Measure Complexity Explanation
Time O(N) each element enters and leaves the window at most once
Space O(1) to O(N) frequency map stores at most 3 keys in the window

The linear complexity fits comfortably within constraints for N up to 100000, and the memory usage remains small since at most a handful of keys are stored at any time.

Test Cases

import sys, io

def run(inp: str) -> str:
    sys.stdin = io.StringIO(inp)
    
    def solve():
        n = int(input())
        a = list(map(int, input().split()))
        
        freq = {}
        l = 0
        best = 0
        
        for r in range(n):
            freq[a[r]] = freq.get(a[r], 0) + 1
            while len(freq) > 3:
                freq[a[l]] -= 1
                if freq[a[l]] == 0:
                    del freq[a[l]]
                l += 1
            best = max(best, r - l + 1)
        
        return best
    
    return str(solve())

assert run("7\n1 4 2 1 9 1 10\n") == "4"
assert run("6\n1 2 3 2 1 2\n") == "6"
assert run("1\n5\n") == "1"
assert run("5\n1 1 1 1 1\n") == "5"
assert run("6\n1 2 3 4 5 6\n") == "3"
Test input Expected output What it validates
single element 1 minimum size
all equal n no shrinking needed
all distinct 3 frequent shrinking behavior
mixed case correct window expansion general correctness

Edge Cases

A minimal input like 1 tests whether the algorithm correctly initializes the answer without entering the loop. The window starts and ends at a single element, and the frequency map contains one key, producing output 1 immediately.

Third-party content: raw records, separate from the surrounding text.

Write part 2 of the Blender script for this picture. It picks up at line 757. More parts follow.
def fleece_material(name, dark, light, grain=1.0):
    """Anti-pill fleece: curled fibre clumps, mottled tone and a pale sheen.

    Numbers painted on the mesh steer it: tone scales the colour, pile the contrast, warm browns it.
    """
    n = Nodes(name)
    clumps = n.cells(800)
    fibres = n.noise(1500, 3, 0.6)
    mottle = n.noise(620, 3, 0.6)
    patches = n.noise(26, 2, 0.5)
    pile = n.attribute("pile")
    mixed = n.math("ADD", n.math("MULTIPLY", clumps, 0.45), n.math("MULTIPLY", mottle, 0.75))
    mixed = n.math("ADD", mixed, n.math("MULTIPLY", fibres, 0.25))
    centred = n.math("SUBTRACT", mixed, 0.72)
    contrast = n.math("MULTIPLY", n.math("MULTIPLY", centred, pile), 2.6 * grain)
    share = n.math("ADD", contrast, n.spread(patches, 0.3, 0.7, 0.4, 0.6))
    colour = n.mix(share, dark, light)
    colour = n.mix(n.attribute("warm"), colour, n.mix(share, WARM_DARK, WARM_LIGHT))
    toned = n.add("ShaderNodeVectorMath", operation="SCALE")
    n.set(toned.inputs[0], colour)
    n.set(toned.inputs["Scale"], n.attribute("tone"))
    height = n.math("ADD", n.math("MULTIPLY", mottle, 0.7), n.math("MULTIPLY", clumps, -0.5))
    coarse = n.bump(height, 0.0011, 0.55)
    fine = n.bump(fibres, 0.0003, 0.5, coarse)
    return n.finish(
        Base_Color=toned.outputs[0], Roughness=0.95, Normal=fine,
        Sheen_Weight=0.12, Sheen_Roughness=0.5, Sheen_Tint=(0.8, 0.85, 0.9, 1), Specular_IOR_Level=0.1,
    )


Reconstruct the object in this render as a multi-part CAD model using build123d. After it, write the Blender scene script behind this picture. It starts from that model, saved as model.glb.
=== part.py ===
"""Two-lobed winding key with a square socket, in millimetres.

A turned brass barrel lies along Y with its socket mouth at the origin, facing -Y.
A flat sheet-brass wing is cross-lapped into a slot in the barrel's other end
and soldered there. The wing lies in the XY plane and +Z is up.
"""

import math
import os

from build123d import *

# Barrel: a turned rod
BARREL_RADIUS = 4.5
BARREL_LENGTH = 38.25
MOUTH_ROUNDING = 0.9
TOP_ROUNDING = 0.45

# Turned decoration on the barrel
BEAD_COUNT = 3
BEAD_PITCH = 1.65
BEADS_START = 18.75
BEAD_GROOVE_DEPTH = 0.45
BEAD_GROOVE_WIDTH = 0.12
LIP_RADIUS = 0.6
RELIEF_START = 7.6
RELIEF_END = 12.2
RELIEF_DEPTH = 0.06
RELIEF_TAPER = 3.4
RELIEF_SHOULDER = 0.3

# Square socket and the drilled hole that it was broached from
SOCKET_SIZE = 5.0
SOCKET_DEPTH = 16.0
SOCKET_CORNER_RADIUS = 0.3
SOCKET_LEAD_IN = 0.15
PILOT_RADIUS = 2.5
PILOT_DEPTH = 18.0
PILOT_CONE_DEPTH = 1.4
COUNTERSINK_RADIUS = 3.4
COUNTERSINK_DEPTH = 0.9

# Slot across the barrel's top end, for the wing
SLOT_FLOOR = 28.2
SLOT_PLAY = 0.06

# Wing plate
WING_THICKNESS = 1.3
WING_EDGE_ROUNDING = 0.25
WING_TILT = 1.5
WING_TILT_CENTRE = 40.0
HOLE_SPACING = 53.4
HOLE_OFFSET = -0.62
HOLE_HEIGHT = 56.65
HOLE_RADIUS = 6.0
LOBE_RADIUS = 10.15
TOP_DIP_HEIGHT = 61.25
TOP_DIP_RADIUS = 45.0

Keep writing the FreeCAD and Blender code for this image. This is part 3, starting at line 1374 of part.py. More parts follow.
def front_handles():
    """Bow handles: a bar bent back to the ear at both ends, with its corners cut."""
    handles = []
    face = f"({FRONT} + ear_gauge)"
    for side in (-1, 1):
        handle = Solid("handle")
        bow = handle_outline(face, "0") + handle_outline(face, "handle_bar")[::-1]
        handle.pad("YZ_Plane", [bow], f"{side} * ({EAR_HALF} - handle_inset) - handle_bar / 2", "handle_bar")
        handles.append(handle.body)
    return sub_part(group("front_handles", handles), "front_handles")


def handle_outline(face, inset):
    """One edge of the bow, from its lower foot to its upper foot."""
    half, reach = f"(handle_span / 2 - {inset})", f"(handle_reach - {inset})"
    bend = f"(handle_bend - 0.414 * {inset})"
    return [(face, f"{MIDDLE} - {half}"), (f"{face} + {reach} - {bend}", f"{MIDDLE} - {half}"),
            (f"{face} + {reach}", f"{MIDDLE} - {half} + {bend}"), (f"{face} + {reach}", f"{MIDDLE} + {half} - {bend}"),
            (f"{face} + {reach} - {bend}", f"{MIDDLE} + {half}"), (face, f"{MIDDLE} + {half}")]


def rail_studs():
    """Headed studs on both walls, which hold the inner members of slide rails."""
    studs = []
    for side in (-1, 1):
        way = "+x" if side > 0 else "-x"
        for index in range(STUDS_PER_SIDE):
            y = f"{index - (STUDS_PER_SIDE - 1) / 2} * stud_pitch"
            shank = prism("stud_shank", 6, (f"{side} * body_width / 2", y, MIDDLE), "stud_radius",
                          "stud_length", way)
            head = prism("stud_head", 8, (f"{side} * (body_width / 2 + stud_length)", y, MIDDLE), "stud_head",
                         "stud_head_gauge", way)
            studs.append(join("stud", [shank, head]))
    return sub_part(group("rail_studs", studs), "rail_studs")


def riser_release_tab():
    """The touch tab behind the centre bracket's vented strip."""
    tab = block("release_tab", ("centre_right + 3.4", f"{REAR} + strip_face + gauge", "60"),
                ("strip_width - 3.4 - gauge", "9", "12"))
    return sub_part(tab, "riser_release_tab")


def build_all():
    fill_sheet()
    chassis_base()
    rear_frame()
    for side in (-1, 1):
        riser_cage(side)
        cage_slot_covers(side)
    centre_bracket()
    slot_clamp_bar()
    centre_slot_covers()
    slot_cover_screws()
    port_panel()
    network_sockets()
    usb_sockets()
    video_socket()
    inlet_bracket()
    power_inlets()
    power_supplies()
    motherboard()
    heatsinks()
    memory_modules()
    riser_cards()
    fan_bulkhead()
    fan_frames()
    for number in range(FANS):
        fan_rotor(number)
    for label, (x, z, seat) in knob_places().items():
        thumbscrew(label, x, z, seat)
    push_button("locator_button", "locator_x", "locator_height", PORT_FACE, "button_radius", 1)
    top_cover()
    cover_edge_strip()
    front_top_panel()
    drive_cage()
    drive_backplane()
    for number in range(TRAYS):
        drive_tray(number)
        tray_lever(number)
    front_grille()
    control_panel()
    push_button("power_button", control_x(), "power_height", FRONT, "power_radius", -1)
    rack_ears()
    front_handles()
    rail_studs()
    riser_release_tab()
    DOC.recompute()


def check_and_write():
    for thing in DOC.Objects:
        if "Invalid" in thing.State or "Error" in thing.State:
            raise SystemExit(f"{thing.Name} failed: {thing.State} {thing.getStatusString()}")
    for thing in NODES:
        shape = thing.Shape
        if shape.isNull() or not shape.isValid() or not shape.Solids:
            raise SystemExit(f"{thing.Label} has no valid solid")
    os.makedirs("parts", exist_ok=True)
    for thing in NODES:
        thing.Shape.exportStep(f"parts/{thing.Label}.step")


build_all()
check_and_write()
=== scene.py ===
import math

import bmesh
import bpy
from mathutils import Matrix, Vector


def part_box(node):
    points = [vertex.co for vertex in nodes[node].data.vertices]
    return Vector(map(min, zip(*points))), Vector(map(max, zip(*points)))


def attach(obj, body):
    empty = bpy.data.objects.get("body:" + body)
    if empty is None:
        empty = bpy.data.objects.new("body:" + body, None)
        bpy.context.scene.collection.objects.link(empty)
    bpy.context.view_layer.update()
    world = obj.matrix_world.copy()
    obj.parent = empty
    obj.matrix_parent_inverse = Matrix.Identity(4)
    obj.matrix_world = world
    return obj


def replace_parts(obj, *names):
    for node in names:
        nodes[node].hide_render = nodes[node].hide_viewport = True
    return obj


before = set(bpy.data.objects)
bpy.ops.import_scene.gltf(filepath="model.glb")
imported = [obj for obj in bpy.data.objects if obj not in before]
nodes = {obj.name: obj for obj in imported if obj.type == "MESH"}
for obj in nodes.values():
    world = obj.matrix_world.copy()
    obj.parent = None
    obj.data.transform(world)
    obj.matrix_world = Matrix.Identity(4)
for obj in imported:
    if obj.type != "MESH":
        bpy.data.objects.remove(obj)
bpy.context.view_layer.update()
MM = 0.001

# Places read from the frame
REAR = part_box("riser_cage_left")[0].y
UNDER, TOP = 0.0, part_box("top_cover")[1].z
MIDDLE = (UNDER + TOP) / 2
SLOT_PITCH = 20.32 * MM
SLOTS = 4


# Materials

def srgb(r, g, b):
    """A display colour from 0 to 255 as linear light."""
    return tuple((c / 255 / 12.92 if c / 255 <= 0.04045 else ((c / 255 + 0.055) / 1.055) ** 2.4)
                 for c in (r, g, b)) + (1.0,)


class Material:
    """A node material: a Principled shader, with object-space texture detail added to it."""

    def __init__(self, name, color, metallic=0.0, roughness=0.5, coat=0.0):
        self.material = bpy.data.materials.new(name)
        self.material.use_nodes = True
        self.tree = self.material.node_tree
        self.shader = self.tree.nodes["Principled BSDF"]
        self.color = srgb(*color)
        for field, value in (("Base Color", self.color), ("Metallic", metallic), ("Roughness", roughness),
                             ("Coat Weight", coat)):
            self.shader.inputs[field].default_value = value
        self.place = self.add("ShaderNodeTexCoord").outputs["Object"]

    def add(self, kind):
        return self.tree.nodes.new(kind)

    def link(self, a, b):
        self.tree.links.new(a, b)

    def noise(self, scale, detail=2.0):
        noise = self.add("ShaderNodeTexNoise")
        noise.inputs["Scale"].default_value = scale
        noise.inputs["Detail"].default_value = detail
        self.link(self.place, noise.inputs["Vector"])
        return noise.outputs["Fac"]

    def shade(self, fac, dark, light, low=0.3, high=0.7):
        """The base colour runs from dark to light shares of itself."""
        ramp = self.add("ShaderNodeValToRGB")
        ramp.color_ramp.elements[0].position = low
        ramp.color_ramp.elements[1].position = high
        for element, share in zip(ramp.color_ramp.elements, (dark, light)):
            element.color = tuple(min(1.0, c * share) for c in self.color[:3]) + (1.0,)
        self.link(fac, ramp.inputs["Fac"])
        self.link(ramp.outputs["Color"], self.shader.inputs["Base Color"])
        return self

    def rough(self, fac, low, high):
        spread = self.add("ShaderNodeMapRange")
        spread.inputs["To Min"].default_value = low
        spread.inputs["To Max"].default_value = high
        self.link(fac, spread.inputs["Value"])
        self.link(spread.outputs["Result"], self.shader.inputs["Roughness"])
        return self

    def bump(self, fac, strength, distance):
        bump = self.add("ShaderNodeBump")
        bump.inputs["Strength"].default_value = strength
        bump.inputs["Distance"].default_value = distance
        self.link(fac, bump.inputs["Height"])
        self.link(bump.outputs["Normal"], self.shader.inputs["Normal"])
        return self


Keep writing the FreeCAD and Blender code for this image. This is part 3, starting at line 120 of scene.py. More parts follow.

A fully uniform array such as 5 5 5 5 5 never triggers the shrinking condition. The frequency map always has size 1, so the window grows monotonically to full length. This confirms that the algorithm does not artificially shrink valid windows.

A strictly alternating pattern like 1 2 3 4 5 6 forces repeated shrinking. When the fourth distinct value appears, the left pointer advances until only three remain. This tests correctness of deletion logic when frequencies drop to zero and ensures that the distinct-count check stays accurate throughout execution.